Since Dwight Eisenhower lived in the White House, Seminary Hill residents have been fighting a proposed addition to Alexandria Hospital that would house doctors' offices. Early yesterday, their three-decade-long effort seemed a triumph.

The Planning Commission voted 4 to 2 to reject a $12 million, four-story addition to the Seminary Road hospital that included 60 physicians' offices.

"You bet we're happy. Somebody listened to the people," said Jack Sullivan, a leader of the opposition.

"It's deja vu for me," said former mayor Charles E. Beatley, who entered politics in the late 1950s because of his opposition to hospital expansion.

Through the years, although residents have managed to thwart office development plans, the hospital has always refused to take "no" for an answer. This time, however, many are convinced that if the Planning Commission and the City Council reject the plans, the hospital will finally drop the office plans.

Because the council, which is scheduled to vote on the issue June 18, generally follows the commission's recommendations, yesterday's vote was considered a major victory for residents.

"I'm kind of surprised," said A. George Cook, president of the Alexandria Health Services Corp. "They {the commissioners} seem more interested in short-term gain than the long-term benefit of receiving quality medical care."

Residents, who attended a marathon meeting that ended after 1 a.m., argued that doctors' offices would draw thousands of unwelcome cars each day. Worse, they said, it would introduce commercial business to the neighborhood, where many homes sell for more than $250,000.

Alexandria Hospital is a 115-year-old nonprofit facility originally in Old Town. Since it moved to Seminary Road in 1962, it has tripled in size.

Most neighbors opposed only the offices and not the proposed 7,000-square- foot surgery center or the portion of the 108,000-square-foot doctors' office building that would be used for outpatient and cancer care.

Planning Commission members agreed. "It's the doctors' offices that are hard to swallow," said Mitchell Griffin.

The commission was not swayed by a consultant's report, ordered by the City Council, warning that an increasingly competitive health care market could cost Alexandria Hospital as much as $13.8 million in revenue in the next five years.

A burgeoning outpatient care business that is emptying hospital beds across the country and the proliferation of large health maintenance organizations such as Kaiser Permanente pose severe financial problems for the hospital, the Lewin and Associates report said.

Hospital officials argued that doctors' offices would boost the hospital because physicians refer most patients to the facility closest to their office.
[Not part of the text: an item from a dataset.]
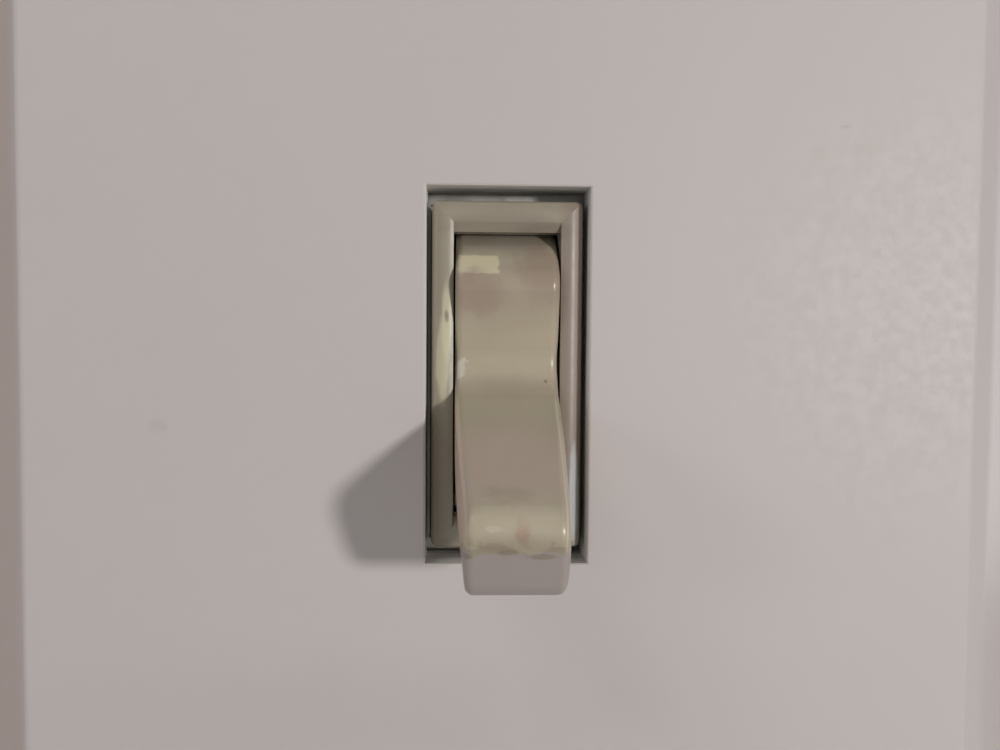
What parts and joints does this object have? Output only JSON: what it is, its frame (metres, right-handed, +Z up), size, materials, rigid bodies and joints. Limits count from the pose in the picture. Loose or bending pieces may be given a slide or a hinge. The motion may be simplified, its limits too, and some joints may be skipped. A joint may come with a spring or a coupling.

They also said Alexandria Hospital is the only Northern Virginia hospital without doctors' office buildings attached to it or adjacent to it.

But commission member Allan Kamerow said he was not convinced that doctors' offices would solve whatever financial problems the hospital had.

Alexandria Hospital is using 360 of its 414 beds. Annually, it admits 15,000 patients, serves 42,000 emergency cases, and treats 40,000 outpatients.